I never said I wasn't making any assumptions. That an army would follow sound opsec principles while they are in a state of conflict is an assumption after all.
This does fully explain the deletion, though, while anything else has to twist around to explain why a journalist isn't reporting on potential war crimes while still reporting on other bad behavior.
edit: If you can't see how obvious this is, I'm afraid you've probably been indoctrinated with a severe bias. I'm the only one here saying Israel absolutely commits war crimes, this just isn't a good example of another one. Details are important and all that.
They did this insane power move because they can, because their government is run by a maniacle, greedy, evil, megalomaniac.
They are empowered by getting away with war crimes, if no ones seems to care about that who will care if they enter Syria and harras and delete some people's photos.
If their focus was opsec they wouldn't delete personal photos.
Why are you suckling this grotesque teet?
Because it doesn't make sense. Your leader being a megalomaniac does not mean every soldier is, that's not how life works. You cannot paint any whole group of people based on the actions of some of them.
Personal photos can contain identifying landmarks in them, and are thus still subject to opsec. If I take a selfie in a certain spot with a tree in the background, it can be determined where I was based off that tree. It's no different from how the backgrounds of photos posted to the internet can get the subjects doxxed regardless of them not intentionally giving out their info. This is prevented by blurring out all backgrounds when posting photos near a military position. Or can just delete the photos.
As I said earlier, I'm loyal to trying to be objective. Not to identifying what I think are bad guys and automatically heaping every bad thing I can think of on them. I don't do that with Russia, China, the US or Israel. I don't do it to anybody. I try to figure out the truth, instead of just thinking "those are bad guys, bad guys do bad guy things".
It also helps that I've heard of non-Israeli cases of people not being allowed to take footage of or photograph around military positions, so that part of it is actually normal.
Personal photos as understood by me means photos that were not from this trip at all, actual personal photos from other areas of these photographers life.
In those other cases you mention did a military invade force invade another country to destroy these photos they claim you are not allowed to take, while not even being within their territory or subject to their laws?
From my perspective your adherence is not to objectivity, you are actively bending over backwards to justify unreasonable militaristic force into another nation.
You can interpret personal photos that way, certainly. That is not necessarily what it means though. A selfie is a personal photo after all.
I'm not justifying military force against a nation anywhere. Nor am I really justifying anything, just because something is common does not make it just. I'm saying that the "they're covering up a warcrime by deleting photos" line of thought is unlikely, based on what we've seen.
Seems to me that everyone else is bending over backwards a lot, lot more than I am.
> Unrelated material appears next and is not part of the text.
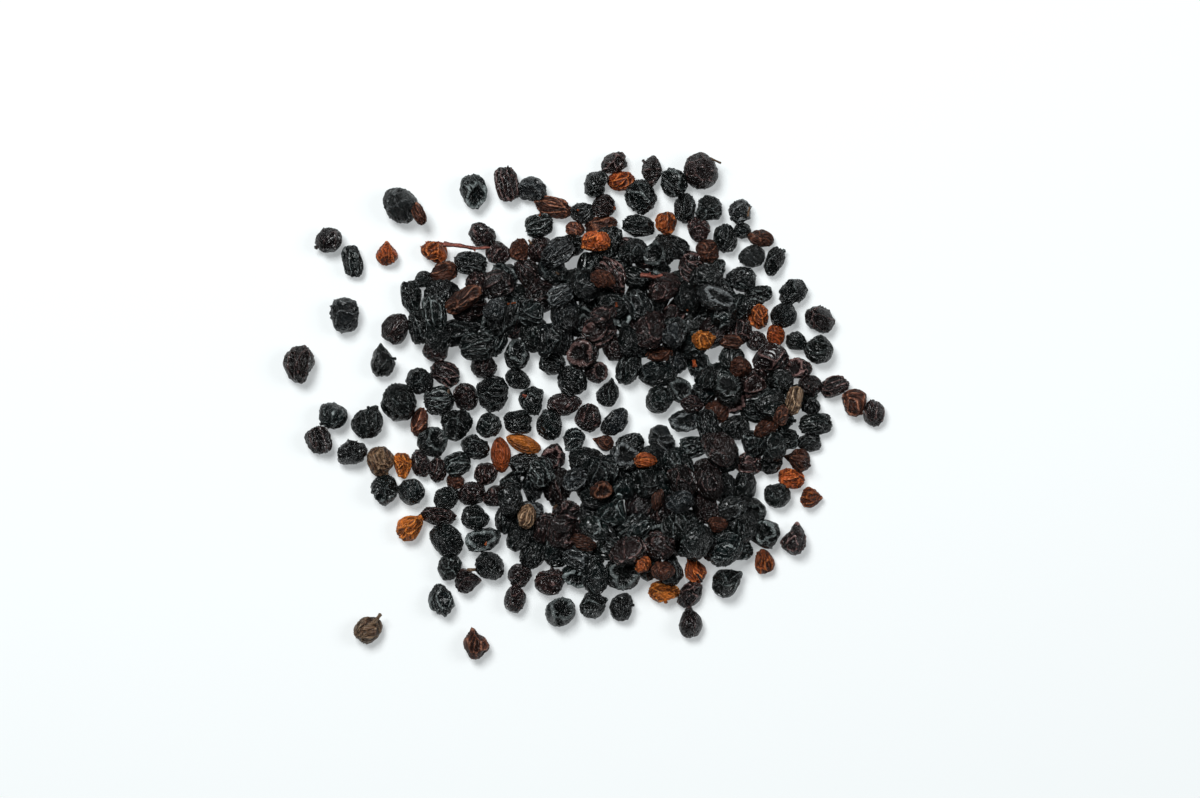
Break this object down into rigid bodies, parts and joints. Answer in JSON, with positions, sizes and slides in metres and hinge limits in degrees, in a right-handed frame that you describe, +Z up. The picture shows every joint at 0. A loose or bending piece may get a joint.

Thinking the personal photos cannot have been from this trip is an unusual requirement.
This comment caused a little fire storm, sorry for the time you wasted trying to explain logic arguments to people that have a set believe.
Belief*
Ahhh yes.
Not a waste of time at all. Nothing wrong with people having strong feelings, or helping them see through those feelings. I was young and fiery once too. It also does remain important to push back against propagandistic spin when we encounter it, even if it's popular.